Well, a somewhat more insightful observance in my opinion from Nietzsche:

Consciousness is the last and latest development of the organic, and consequently also the most unfinished and least powerful of these developments. Innumerable mistakes originate out of consciousness, which "in spite of fate", cause a man or an animal to break down earlier than might be necessary. If the conserving bond of the instincts were not very much more powerful, it would not generally serve as a regulator [...] without the former (instinct) there would long ago have been nothing more of the latter! [...] Consciousness is regarded as a fixed, given magnitude. Its growth and intermittences are denied! [...]

from The Joyful Wisdom aka The Gay Science


An interesting side door, that: consciousness hitting the cosmic scene much later on during the course of our own planetary evolution; and instinct coming (and continuing) very much before then.
 
If the soul is physical, what's the point in calling it a soul ?
Being somewhat of a Romanticist (not always an advantage in this day and age), could you describe the Wind as having a physical presence? I always found the Wind to be extremely strange—it's there, I feel it; but it's not, I can't see it. —Wind being a symbol for spirit...
 
Being somewhat of a Romanticist (not always an advantage in this day and age), could you describe the Wind as having a physical presence? I always found the Wind to be extremely strange—it's there, I feel it; but it's not, I can't see it. —Wind being a symbol for spirit...

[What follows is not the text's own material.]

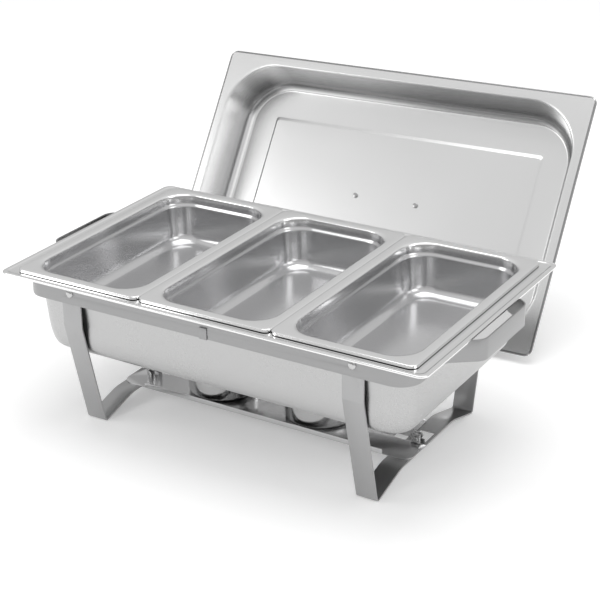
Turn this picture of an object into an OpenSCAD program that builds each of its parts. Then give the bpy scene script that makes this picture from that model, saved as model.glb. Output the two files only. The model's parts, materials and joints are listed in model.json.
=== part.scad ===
// Full-size folding chafing dish: strip-steel frame, water pan, three food
// pans, lid leaning behind, fuel shelf and two fuel holders with dampers.
// Millimetres, +Z up, origin at the middle of the four feet on the table.

/* [Frame] */
// Length of the top rail over its straight ends
rail_l = 516; // [504:1:530]
// Width of the top rail over its long sides
rail_w = 316; // [314:1:322]
// Height of the strip the rail is bent from
rail_h = 27; // [22:1:28]
// Height of the rail's top edge above the table
rail_top = 194.3; // [190:0.1:200]
// Thickness of the strip steel
strip_t = 2; // [1.5:0.1:2.5]
// How far the end handles stand out from the middle of the frame
handle_x = 293; // [285:1:300]
// Width of the leg strips
leg_w = 26.5; // [22:0.5:28]
// Distance of the leg's middle line from the middle of the frame
leg_x = 188.25; // [180:0.25:192]
// Height of the bend where each leg starts to lean inwards
knee_z = 137; // [125:1:145]
// Distance of each foot from the middle line, front to back
foot_y = 121.6; // [110:0.1:130]

/* [Pans] */
// Length of the water pan over its rim
pan_l = 562; // [558:1:570]
// Width of the water pan over its rim
pan_w = 347; // [343:1:355]
// Depth of the water pan
pan_d = 99.3; // [80:0.1:102]
// Height of the water pan's rolled edge
pan_lip = 2.4; // [1.5:0.1:5]
// Length of one food pan over its flange, front to back
food_l = 325; // [322:1:326]
// Width of one food pan over its flange
food_w = 175.6; // [174:0.1:176]
// Depth of a food pan
food_d = 65; // [40:1:80]
// Height of the turned-down edge that a food pan stands on
food_lip = 3.5; // [2:0.5:5]

/* [Lid] */
// Length of the lid over its flange
lid_l = 561; // [556:1:566]
// Width of the lid over its flange
lid_w = 360; // [350:1:364]
// Angle the lid leans back from upright
lean = 35.5; // [32:0.5:38]
// Turn of the leaning lid about the vertical
lid_turn = 2.5; // [0:0.5:4]

/* [Fuel] */
// Outer radius of a fuel holder
cup_r = 43.5; // [40:0.5:44]
// Height of a fuel holder's cup
cup_h = 48; // [40:1:50]
// Radius of the opening in the ring lid
mouth_r = 30.5; // [25:0.5:34]
// Distance of the arm pivot from the holder's axis
pivot_r = 71; // [68:0.5:74]
// Radius of the damper disc
damper_r = 39; // [36:0.5:39]
// Sideways places of the two holders on the shelf
holder_left_x = -82; // [-90:1:-75]
holder_right_x = 58; // [55:1:80]

/* [Hidden] */
$fn = 64;
rivet_z = rail_top - 13.8;   // height of the leg rivets
rivet_r = 2.5;               // rivet shank radius
fit = 0.05;                  // running clearance on the shank
rail_y = rail_w / 2;         // outer face of the rail
leg_y = rail_y - strip_t * 1.5 - 0.3;    // middle of the leg strip, inside the rail
plate_y = 66;                // where the strip between the feet is level
rise = 14.7;                 // height of the level part's middle
rim_t = 1.2;                 // pan rim thickness
skin = 0.8;                  // sheet thickness of pans and lid
rim_z = rail_top + rim_t;    // top of the water pan's rim
lip_gap = 0.6;               // gap between the pan's edge and the handles under it
lid_back = 265;              // distance of the lid's lower edge behind the middle
lid_side = -70.7;            // sideways place of the lid
panel_z = 58;                // height of the lid's pressed-in panel
screw_x = 47;                // lid handle screws from the handle's middle
handle_at = [-2.3, -6.5, 0]; // middle of the lid handle from the middle of the lid
shelf_x = 203;               // end of the shelf's tongues
shelf_y = 50;                // half width of the shelf
tray_t = 1.2;                // shelf sheet thickness
pin_x = leg_x + 1.25;        // shelf screws from the middle
pin_r = 2;                   // shelf screw radius
arm_w = 10.5;                // width of the fuel holder arms
arm_t = 1.5;                 // thickness of the fuel holder arms
arm_turn = 120;              // direction of the fixed arms
open_turn = -100.4;          // swing arm's direction from the fixed arm, open
lever_turn = 77.6;           // lever end's direction from the fixed arm, open
steel = [0.78, 0.78, 0.77];
bright = [0.86, 0.86, 0.85];
dark = [0.12, 0.12, 0.12];

function unit(v) = v / norm(v);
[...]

Wind has a psychical presence, it's a mixture of gases in motion :shrug:
 
'There is no world at large - only a description of the world which
we have learned to visualize and take for granted. We live in a
bubble, the bubble of our perception and what we witness on its
round walls is our own reflection.'
Don Juan - from Carlos Castaneda



We manifest external reality through our interpretations made in the internal world, and unravel and encapsulate its mysterious pages as it unfolds around us, like some intricate dubious murder mystery - without us, in effect, the universe would be devoid of any such meaning, thus if all experience, all emotion and every thought can be pin-pointed to the internal world of awareness and perception, then consciousness is next to being trapped in a lucid dream, in which none of us can awake from and which the laws of the universe cannot escape... the lie that is the most terrifying in physics, is the truth about the world of consciousness.